**EXERCISE GOAL**
Wherever the word "handed" shows up in a line, please copy that line.

**LISTING**
#####

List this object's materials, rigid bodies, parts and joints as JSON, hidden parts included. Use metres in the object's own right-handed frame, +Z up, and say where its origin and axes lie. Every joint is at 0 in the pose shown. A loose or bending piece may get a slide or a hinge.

#####

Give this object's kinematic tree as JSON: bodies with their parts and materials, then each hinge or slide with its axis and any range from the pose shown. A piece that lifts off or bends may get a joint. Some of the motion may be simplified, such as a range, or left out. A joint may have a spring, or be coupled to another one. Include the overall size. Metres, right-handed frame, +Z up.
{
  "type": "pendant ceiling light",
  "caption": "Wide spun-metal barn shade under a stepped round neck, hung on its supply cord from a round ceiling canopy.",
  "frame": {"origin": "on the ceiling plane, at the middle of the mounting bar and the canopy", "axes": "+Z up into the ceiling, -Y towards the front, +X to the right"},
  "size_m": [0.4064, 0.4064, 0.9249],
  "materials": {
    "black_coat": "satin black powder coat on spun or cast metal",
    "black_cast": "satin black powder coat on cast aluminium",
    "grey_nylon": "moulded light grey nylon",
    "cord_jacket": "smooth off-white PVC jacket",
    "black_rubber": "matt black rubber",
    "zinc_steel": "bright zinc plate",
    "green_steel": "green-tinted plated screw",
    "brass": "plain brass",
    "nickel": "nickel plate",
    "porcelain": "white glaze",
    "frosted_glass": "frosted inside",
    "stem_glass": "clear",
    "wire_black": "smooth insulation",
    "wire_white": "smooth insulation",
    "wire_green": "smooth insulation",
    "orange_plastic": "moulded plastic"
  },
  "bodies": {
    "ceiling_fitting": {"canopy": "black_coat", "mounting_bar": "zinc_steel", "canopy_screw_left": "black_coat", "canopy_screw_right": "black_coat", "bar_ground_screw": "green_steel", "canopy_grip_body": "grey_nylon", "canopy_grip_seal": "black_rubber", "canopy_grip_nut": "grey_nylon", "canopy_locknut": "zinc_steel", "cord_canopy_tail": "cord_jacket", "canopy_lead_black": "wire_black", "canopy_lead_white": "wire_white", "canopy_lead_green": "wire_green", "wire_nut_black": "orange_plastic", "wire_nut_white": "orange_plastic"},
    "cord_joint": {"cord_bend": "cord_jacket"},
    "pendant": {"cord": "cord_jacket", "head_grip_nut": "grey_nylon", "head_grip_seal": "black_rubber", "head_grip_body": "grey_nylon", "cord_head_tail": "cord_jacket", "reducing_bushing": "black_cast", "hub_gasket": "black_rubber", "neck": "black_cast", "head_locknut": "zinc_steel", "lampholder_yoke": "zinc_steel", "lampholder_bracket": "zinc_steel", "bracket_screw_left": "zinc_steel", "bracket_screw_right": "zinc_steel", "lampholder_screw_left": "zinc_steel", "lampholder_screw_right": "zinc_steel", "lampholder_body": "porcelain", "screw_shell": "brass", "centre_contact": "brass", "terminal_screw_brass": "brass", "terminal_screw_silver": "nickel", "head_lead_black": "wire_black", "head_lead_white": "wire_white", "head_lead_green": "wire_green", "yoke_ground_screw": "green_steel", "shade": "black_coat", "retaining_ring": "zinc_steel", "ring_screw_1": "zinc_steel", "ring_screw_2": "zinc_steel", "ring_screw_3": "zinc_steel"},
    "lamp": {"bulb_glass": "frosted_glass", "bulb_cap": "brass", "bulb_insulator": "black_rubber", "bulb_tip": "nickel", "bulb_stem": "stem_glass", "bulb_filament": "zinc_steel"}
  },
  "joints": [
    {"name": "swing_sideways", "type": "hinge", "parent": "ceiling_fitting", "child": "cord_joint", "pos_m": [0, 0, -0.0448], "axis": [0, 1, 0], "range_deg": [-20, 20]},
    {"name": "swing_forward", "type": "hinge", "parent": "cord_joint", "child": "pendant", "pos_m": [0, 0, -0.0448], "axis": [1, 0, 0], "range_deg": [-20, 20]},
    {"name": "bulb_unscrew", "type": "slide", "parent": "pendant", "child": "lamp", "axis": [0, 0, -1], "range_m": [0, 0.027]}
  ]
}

#####

**EXERCISE RESPONSE**
List this object's materials, rigid bodies, parts and joints as JSON, hidden parts included. Use metres in the object's own right-handed frame, +Z up, and say where its origin and axes lie. Every joint is at 0 in the pose shown. A loose or bending piece may get a slide or a hinge.
Give this object's kinematic tree as JSON: bodies with their parts and materials, then each hinge or slide with its axis and any range from the pose shown. A piece that lifts off or bends may get a joint. Some of the motion may be simplified, such as a range, or left out. A joint may have a spring, or be coupled to another one. Include the overall size. Metres, right-handed frame, +Z up.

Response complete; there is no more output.